In HHVM 4.130 and above, the bytes locale is the default locale used by the Str\ functions that do not take an explicit locale - that is, Str\foo($bar) is equivalent to Str\foo_l(Locale\bytes(), $bar). In prior versions, the active native/libc locale would be used instead; Str\foo_l(Locale\get_native(), $bar) can be used to late the prior behavior.

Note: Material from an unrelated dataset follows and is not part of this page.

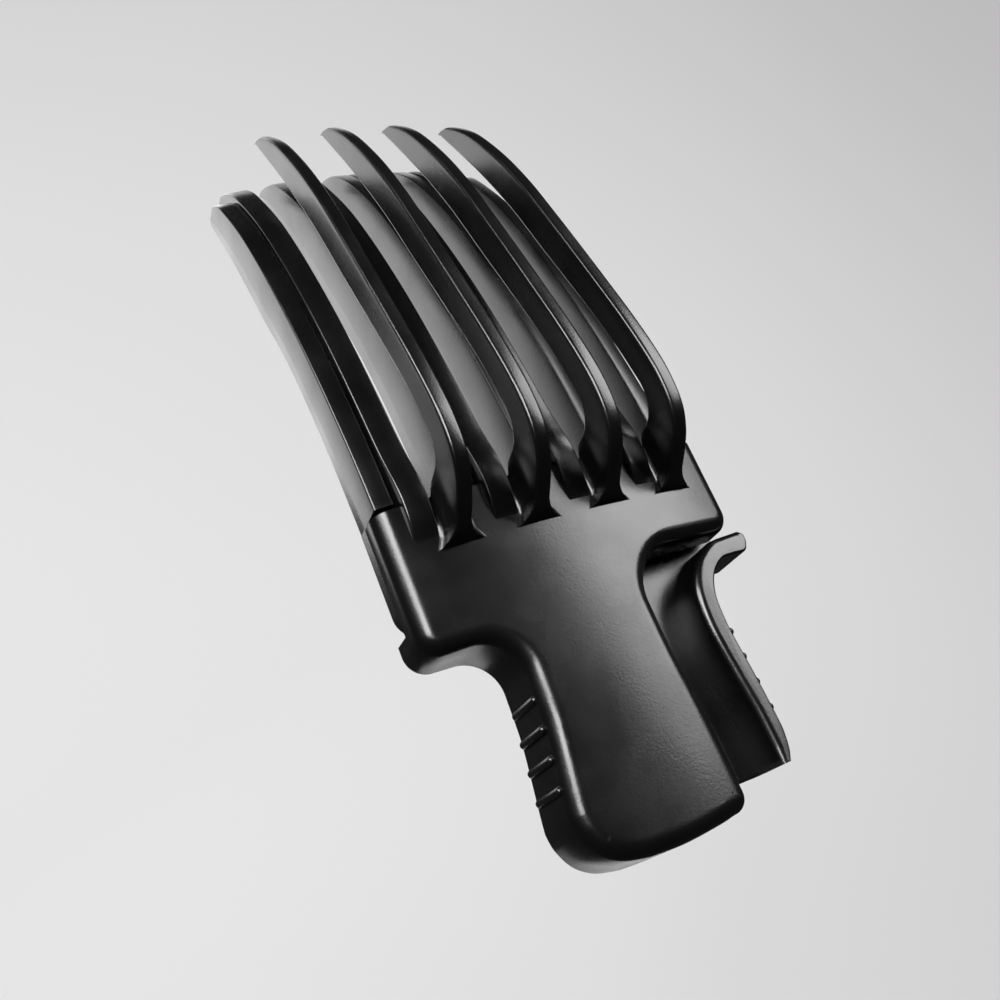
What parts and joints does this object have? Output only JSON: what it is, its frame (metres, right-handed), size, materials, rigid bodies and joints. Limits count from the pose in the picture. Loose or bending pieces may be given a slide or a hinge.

This behavior was changed as:

  • functions such as Str\format() were frequently used to to generate machine-readable strings, leading to subtle bugs when locale was changed. For example, Str\format('%.2f', 1.23) could return either '1.23' or '1,23'.
  • functions still operated on bytes rather than characters, even with LC_CTYPE was set to UTF-8.
  • users expect functions such as Str\format() and Str\uppercase() to be pure, however they can not be when they depend on the current locale, which is effectively a global variable.

Recommendations

  • use the non-_l variants of functions when generating strings intended for machines to read.
  • use the non-_l variants when looking for searching for or operating on specific byte sequences.
  • avoid using setlocale() or Locale\set_native(); instead, store/pass a Locale\Locale object for the viewer in a similar way to how you store/pass other information about the viewer, such as their ID.
  • prefer Locale\set_native() over setlocale().
  • if either is necessary, restore the default locale with Locale\set_native(Locale\bytes()); while this can be functionally equivalent to various other locales (e.g. "en_US" or "C"), HHVM contains optimizations specifically for the Locale\bytes() locale.

setlocale() and Locale\set_native() affect many C libraries and extension; in web requests, this can lead to error messages in logs being translated to the viewer rather than the log reader, though for CLI programs, this behavior can be desirable.

Supported encodings

HHVM currently supports UTF-8, and single-byte encodings that are supported by the platform libc.

Other encodings may be supported in the future, however Locale\set_native() is likely to be restricted to the current locales; for example, UTF-16 can not be supported by Locale\set_native(), as UTF-16 strings can contain null bytes.